GIVEN REQUEST:
Write out all entries word for word.

DATA ROWS:

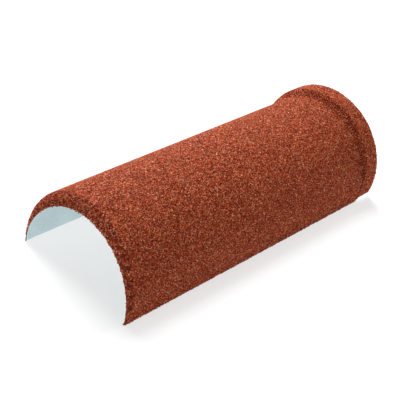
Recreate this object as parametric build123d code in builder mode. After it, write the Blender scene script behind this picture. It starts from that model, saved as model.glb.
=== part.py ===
from build123d import *
import math
import os

# Half round ridge tile pressed from one piece of stone coated steel sheet.
# X runs along the tile from its plain end to its collar, Y across it and Z up.
# The origin is on the level that the two long edges rest on, at the middle of
# the tile's length and width. All sizes are in millimetres.

# Sheet: steel core with its primer and the stone granules bonded to the outside
SHEET = 2.0

# Arched body, measured on its outside
HALF_WIDTH = 80.0
CROWN_HEIGHT = 97.0
BODY_LENGTH = 384.0

# Raised collar that the next tile's plain end laps over
COLLAR_LENGTH = 27.0
COLLAR_STEP_LENGTH = 7.5
COLLAR_STEP_SECTIONS = 6
COLLAR_LIFT = 9.0
COLLAR_SPREAD = 1.2
COLLAR_FOOT_CLEARANCE = 4.5

# Lip turned down at the plain end, deepest at the crown, round a half round mouth
LIP_SETBACK_AT_CROWN = 10.5
LIP_BEND_RADIUS = 5.0
MOUTH_RADIUS = 79.0

# Worked out from the sizes above
OVERALL_LENGTH = BODY_LENGTH + COLLAR_LENGTH
PLAIN_END_X = -OVERALL_LENGTH / 2
COLLAR_ROOT_X = PLAIN_END_X + BODY_LENGTH
COLLAR_TOP_X = COLLAR_ROOT_X + COLLAR_STEP_LENGTH
COLLAR_END_X = OVERALL_LENGTH / 2
ARCH_RADIUS = (HALF_WIDTH**2 + CROWN_HEIGHT**2) / (2 * CROWN_HEIGHT)
ARCH_CENTRE_Z = CROWN_HEIGHT - ARCH_RADIUS
LIP_LEAN = math.atan2(LIP_SETBACK_AT_CROWN, CROWN_HEIGHT)
STEP_SLOPE = math.atan2(COLLAR_LIFT + COLLAR_SPREAD, COLLAR_STEP_LENGTH)

# Room that cutters run past the faces they cut
OVERCUT = 5.0


def cross_plane(x):
    """Plane across the tile at x, with its own x along Y and its own y along Z."""
    return Plane(origin=(x, 0, 0), x_dir=(0, 1, 0), z_dir=(1, 0, 0))


def lip_plane(inset):
    """Plane of the plain end, leaning back so that the crown is set behind the feet."""
    normal = (math.cos(LIP_LEAN), 0, -math.sin(LIP_LEAN))
    return Plane(origin=(PLAIN_END_X, 0, 0), x_dir=(0, 1, 0), z_dir=normal).offset(inset)


def smooth_rise(along):
    """Height of the collar's step, which leaves the body and meets the land without a crease."""
    return along * along * (3 - 2 * along)


def arch_section(x, inset, rise):
    """Arch profile at x, inside the outer face by inset, with rise from 0 on the body to 1 on the collar."""
    radius = ARCH_RADIUS + COLLAR_SPREAD * rise - inset
    centre_z = ARCH_CENTRE_Z + COLLAR_LIFT * rise
    half_width = math.sqrt(radius**2 - centre_z**2)
    with BuildSketch(cross_plane(x)) as section:
        with BuildLine():
            ThreePointArc((-half_width, 0), (0, centre_z + radius), (half_width, 0))
            Line((half_width, 0), (-half_width, 0))
        make_face()
    return section.sketch


def solid_arch(inset):
    """Arch without its hollow, inside the tile's outer face by inset on every side."""
    step_shift = inset * math.tan(STEP_SLOPE / 2)
    step_x = COLLAR_ROOT_X + step_shift
    with BuildPart() as arch:
        extrude(arch_section(PLAIN_END_X, inset, 0), amount=step_x - PLAIN_END_X)
        for count in range(COLLAR_STEP_SECTIONS):
            along = count / (COLLAR_STEP_SECTIONS - 1)
            add(arch_section(step_x + COLLAR_STEP_LENGTH * along, inset, smooth_rise(along)))
        loft()
        land = COLLAR_END_X + inset - step_x - COLLAR_STEP_LENGTH
        extrude(arch_section(step_x + COLLAR_STEP_LENGTH, inset, 1), amount=land)
        split(bisect_by=lip_plane(inset), keep=Keep.TOP)
        fillet(arch.edges().filter_by(GeomType.ELLIPSE), radius=LIP_BEND_RADIUS - inset)
    return arch.part


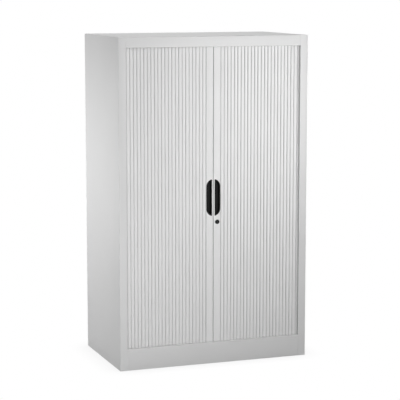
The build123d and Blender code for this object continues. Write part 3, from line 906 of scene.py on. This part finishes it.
# Lock fasteners: a thin hexagon nut holds the barrel against the back of the lead slat, and a screw
# with a low domed head holds the cam on the core. Both are zinc plated.
nut_radius = 9.5 * mm
nut_edge = 0.5 * mm
screw_radius = 4.0 * mm
screw_height = 1.6 * mm
flat_share = 3**0.5 / 2
hex_corners = arc((0, 0), 1.0, 0, 360, points=7)
hexagon = np.linspace(hex_corners[:-1], hex_corners[1:], 8, endpoint=False, axis=1).reshape(-1, 2)
hex_round = hexagon / np.linalg.norm(hexagon, axis=1, keepdims=True)


def nut_shell(centre, bore, radius, ends, along):
    """A hexagon nut round a bore, with its corners taken off towards both ends."""
    low, high = ends
    rings = [
        (bore * hex_round, low),
        (bore * hex_round, high),
        (radius * flat_share * hex_round, high),
        (radius * hexagon, high - nut_edge),
        (radius * hexagon, low + nut_edge),
        (radius * flat_share * hex_round, low),
    ]
    rows = [carried(ring + centre, (station,), along) for ring, station in rings]
    return bar_shell(np.concatenate(rows), capped=False)


nut = nut_shell(lock_centre, barrel_radius, nut_radius, (lead_back, lock_high.y), "y")
make("lock_nut", [nut], "right_door", "zinc_steel", zinc)
dome_start = (screw_radius, core_high.y + screw_height / 3)
dome_end = (screw_radius / 3, core_high.y + screw_height)
screw_profile = [(screw_radius, core_high.y), *rounded(dome_start, dome_end, -1)]
screw = bar_shell(turned(screw_profile, lock_centre, points=32))
make("cam_screw", [screw], "lock", "zinc_steel", zinc)

# Levelling feet: zinc plated studs through brackets on the side walls, each locked by a nut that
# stands on its bracket.
bracket_gauge = 3.0 * mm
stud_radius = 5.0 * mm
foot_nut_radius = 9.8 * mm
foot_nut_height = 5.0 * mm
foot_low, foot_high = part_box("levelling_feet")
pad_reach = 17.0 * mm
pad_half = pad_reach * flat_share
bracket_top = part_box("foot_brackets")[0].z + bracket_gauge
foot_nuts = [
    nut_shell((x, y), stud_radius, foot_nut_radius, (bracket_top, bracket_top + foot_nut_height), "z")
    for x in (foot_low.x + pad_reach, foot_high.x - pad_reach)
    for y in (foot_low.y + pad_half, foot_high.y - pad_half)
]
make("foot_locknuts", foot_nuts, "cabinet", "zinc_steel", zinc)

ANSWER IN FULL:
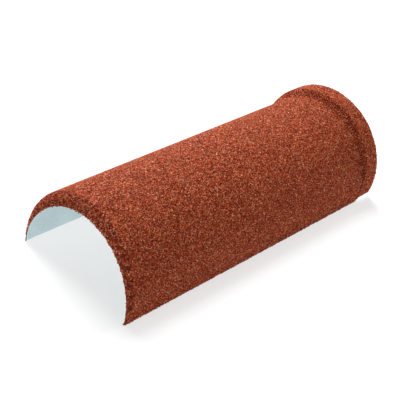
Recreate this object as parametric build123d code in builder mode. After it, write the Blender scene script behind this picture. It starts from that model, saved as model.glb.
=== part.py ===
from build123d import *
import math
import os

# Half round ridge tile pressed from one piece of stone coated steel sheet.
# X runs along the tile from its plain end to its collar, Y across it and Z up.
# The origin is on the level that the two long edges rest on, at the middle of
# the tile's length and width. All sizes are in millimetres.

# Sheet: steel core with its primer and the stone granules bonded to the outside
SHEET = 2.0

# Arched body, measured on its outside
HALF_WIDTH = 80.0
CROWN_HEIGHT = 97.0
BODY_LENGTH = 384.0

# Raised collar that the next tile's plain end laps over
COLLAR_LENGTH = 27.0
COLLAR_STEP_LENGTH = 7.5
COLLAR_STEP_SECTIONS = 6
COLLAR_LIFT = 9.0
COLLAR_SPREAD = 1.2
COLLAR_FOOT_CLEARANCE = 4.5

# Lip turned down at the plain end, deepest at the crown, round a half round mouth
LIP_SETBACK_AT_CROWN = 10.5
LIP_BEND_RADIUS = 5.0
MOUTH_RADIUS = 79.0

# Worked out from the sizes above
OVERALL_LENGTH = BODY_LENGTH + COLLAR_LENGTH
PLAIN_END_X = -OVERALL_LENGTH / 2
COLLAR_ROOT_X = PLAIN_END_X + BODY_LENGTH
COLLAR_TOP_X = COLLAR_ROOT_X + COLLAR_STEP_LENGTH
COLLAR_END_X = OVERALL_LENGTH / 2
ARCH_RADIUS = (HALF_WIDTH**2 + CROWN_HEIGHT**2) / (2 * CROWN_HEIGHT)
ARCH_CENTRE_Z = CROWN_HEIGHT - ARCH_RADIUS
LIP_LEAN = math.atan2(LIP_SETBACK_AT_CROWN, CROWN_HEIGHT)
STEP_SLOPE = math.atan2(COLLAR_LIFT + COLLAR_SPREAD, COLLAR_STEP_LENGTH)

# Room that cutters run past the faces they cut
OVERCUT = 5.0


def cross_plane(x):
    """Plane across the tile at x, with its own x along Y and its own y along Z."""
    return Plane(origin=(x, 0, 0), x_dir=(0, 1, 0), z_dir=(1, 0, 0))


def lip_plane(inset):
    """Plane of the plain end, leaning back so that the crown is set behind the feet."""
    normal = (math.cos(LIP_LEAN), 0, -math.sin(LIP_LEAN))
    return Plane(origin=(PLAIN_END_X, 0, 0), x_dir=(0, 1, 0), z_dir=normal).offset(inset)


def smooth_rise(along):
    """Height of the collar's step, which leaves the body and meets the land without a crease."""
    return along * along * (3 - 2 * along)


def arch_section(x, inset, rise):
    """Arch profile at x, inside the outer face by inset, with rise from 0 on the body to 1 on the collar."""
    radius = ARCH_RADIUS + COLLAR_SPREAD * rise - inset
    centre_z = ARCH_CENTRE_Z + COLLAR_LIFT * rise
    half_width = math.sqrt(radius**2 - centre_z**2)
    with BuildSketch(cross_plane(x)) as section:
        with BuildLine():
            ThreePointArc((-half_width, 0), (0, centre_z + radius), (half_width, 0))
            Line((half_width, 0), (-half_width, 0))
        make_face()
    return section.sketch


def solid_arch(inset):
    """Arch without its hollow, inside the tile's outer face by inset on every side."""
    step_shift = inset * math.tan(STEP_SLOPE / 2)
    step_x = COLLAR_ROOT_X + step_shift
    with BuildPart() as arch:
        extrude(arch_section(PLAIN_END_X, inset, 0), amount=step_x - PLAIN_END_X)
        for count in range(COLLAR_STEP_SECTIONS):
            along = count / (COLLAR_STEP_SECTIONS - 1)
            add(arch_section(step_x + COLLAR_STEP_LENGTH * along, inset, smooth_rise(along)))
        loft()
        land = COLLAR_END_X + inset - step_x - COLLAR_STEP_LENGTH
        extrude(arch_section(step_x + COLLAR_STEP_LENGTH, inset, 1), amount=land)
        split(bisect_by=lip_plane(inset), keep=Keep.TOP)
        fillet(arch.edges().filter_by(GeomType.ELLIPSE), radius=LIP_BEND_RADIUS - inset)
    return arch.part


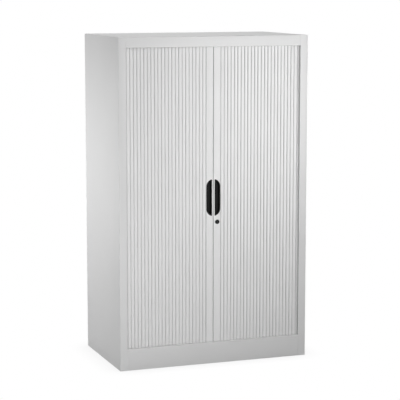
The build123d and Blender code for this object continues. Write part 3, from line 906 of scene.py on. This part finishes it.
# Lock fasteners: a thin hexagon nut holds the barrel against the back of the lead slat, and a screw
# with a low domed head holds the cam on the core. Both are zinc plated.
nut_radius = 9.5 * mm
nut_edge = 0.5 * mm
screw_radius = 4.0 * mm
screw_height = 1.6 * mm
flat_share = 3**0.5 / 2
hex_corners = arc((0, 0), 1.0, 0, 360, points=7)
hexagon = np.linspace(hex_corners[:-1], hex_corners[1:], 8, endpoint=False, axis=1).reshape(-1, 2)
hex_round = hexagon / np.linalg.norm(hexagon, axis=1, keepdims=True)


def nut_shell(centre, bore, radius, ends, along):
    """A hexagon nut round a bore, with its corners taken off towards both ends."""
    low, high = ends
    rings = [
        (bore * hex_round, low),
        (bore * hex_round, high),
        (radius * flat_share * hex_round, high),
        (radius * hexagon, high - nut_edge),
        (radius * hexagon, low + nut_edge),
        (radius * flat_share * hex_round, low),
    ]
    rows = [carried(ring + centre, (station,), along) for ring, station in rings]
    return bar_shell(np.concatenate(rows), capped=False)


nut = nut_shell(lock_centre, barrel_radius, nut_radius, (lead_back, lock_high.y), "y")
make("lock_nut", [nut], "right_door", "zinc_steel", zinc)
dome_start = (screw_radius, core_high.y + screw_height / 3)
dome_end = (screw_radius / 3, core_high.y + screw_height)
screw_profile = [(screw_radius, core_high.y), *rounded(dome_start, dome_end, -1)]
screw = bar_shell(turned(screw_profile, lock_centre, points=32))
make("cam_screw", [screw], "lock", "zinc_steel", zinc)

# Levelling feet: zinc plated studs through brackets on the side walls, each locked by a nut that
# stands on its bracket.
bracket_gauge = 3.0 * mm
stud_radius = 5.0 * mm
foot_nut_radius = 9.8 * mm
foot_nut_height = 5.0 * mm
foot_low, foot_high = part_box("levelling_feet")
pad_reach = 17.0 * mm
pad_half = pad_reach * flat_share
bracket_top = part_box("foot_brackets")[0].z + bracket_gauge
foot_nuts = [
    nut_shell((x, y), stud_radius, foot_nut_radius, (bracket_top, bracket_top + foot_nut_height), "z")
    for x in (foot_low.x + pad_reach, foot_high.x - pad_reach)
    for y in (foot_low.y + pad_half, foot_high.y - pad_half)
]
make("foot_locknuts", foot_nuts, "cabinet", "zinc_steel", zinc)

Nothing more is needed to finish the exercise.